Sono anni che il nostro Paese è soggetto ad un continuo e ormai drammatico arretramento dello stato sociale accompagnato da evidenti diseguaglianze prodotte dal ciclo neoliberista che hanno sfruttato il lavoro sempre più dipendente dallo sviluppo tecnologico insieme ad una incontrollabile finanziarizzazione dell’economia.
Troppe volte è stato annunciato l’obiettivo di rimettere il lavoro al centro aumentando i suoi diritti e il suo potere sviluppando l’economia reale e riducendo le diseguaglianze del mercato tramite una reale redistribuzione della ricchezza.

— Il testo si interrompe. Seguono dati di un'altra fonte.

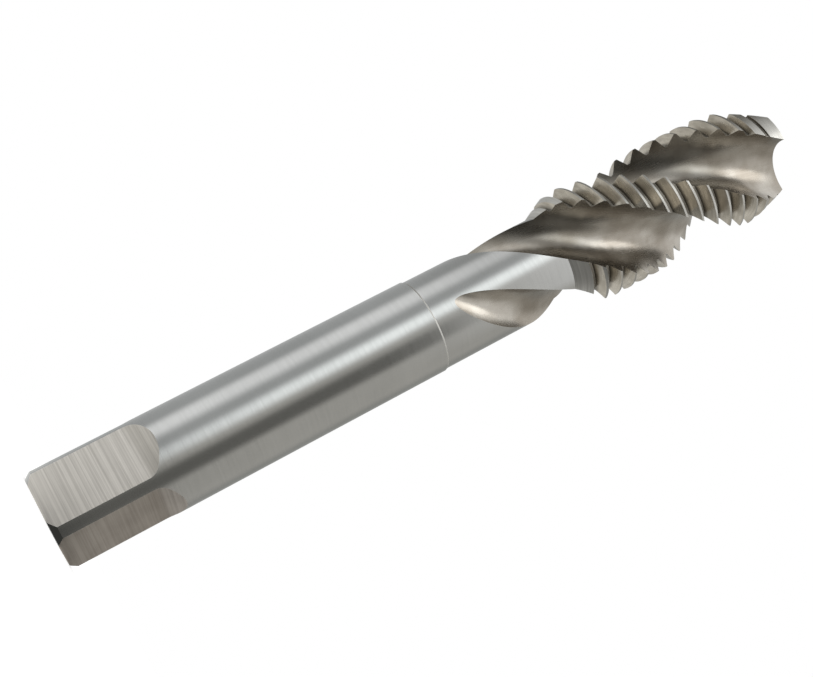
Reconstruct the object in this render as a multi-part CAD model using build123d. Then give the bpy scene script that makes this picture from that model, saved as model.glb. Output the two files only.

Da anni la Politica e i cosiddetti corpi intermedi dimostrano l’incapacità di svolgere il loro ruolo troppo spesso condizionato da convenienze e opportunismi individuali. Troppi sono stati e sono ancora gli improvvisatori che scalpitano, parlando secondo le regole del marketing e dell’intrattenimento, ma che sanno esercitare solo istantanee seduzioni.
Basta leggere le prime pagine dei quotidiani per avere la sintesi dell’attuale drammatica situazione sociale a partire dall’ economia per finire all’arte del buon governo dei nostri governanti.
La crisi non ha insegnato nulla: la speculazione continua ad occupare la scena con un processo di decostituzionalizzazione del sistema politico italiano.
Privatizzazione dei profitti e socializzazione delle perdite sono un dato di fatto: i costi vengono fatti pagare per intero a lavoratori e ceti più deboli, falcidiando i sistemi di welfare e di tutela ambientale, a cominciare dallo smantellamento del modello sociale con l’indebolimento dei precari aiuti allo sviluppo e conseguente aumento di disoccupati e lavoratori poveri.
La rassegnazione individuale ha sostituito la protesta collettiva e certe organizzazioni propongono ancora la “festa del lavoro” dimenticando il ricordo delle lotte dei lavoratori per la riduzione della giornata lavorativa… apparendo sempre di più come strutture conservatrici di privilegi dei loro funzionari in forte difficoltà a rappresentare adeguatamente il lavoro dei nostri tempi e le prospettive future.
“Lavorare meno per lavorare tutti“ era lo slogan sbagliato solo nel tempo in cui era stato proposto e dimenticato per la necessità di un presente nel quale il lavoro è diventato una discriminante sociale regolato da “riforme” che nel nome della flessibilità sono giunte al paradosso che un’ora di lavoro precario costa meno di un’ora di lavoro stabile. Dove manca l’introduzione di un salario minimo dignitoso determinato da contratti nazionali di riferimento.
Dove sono a dir poco insufficienti le azioni per la riduzione delle imposte sul reddito da lavoro e d’impresa con il recupero delle risorse con il contrasto all’evasione e l’innalzamento delle tasse sulle rendite e grandi patrimoni.
E c’è ancora chi vuol festeggiare un rituale fuori dal tempo.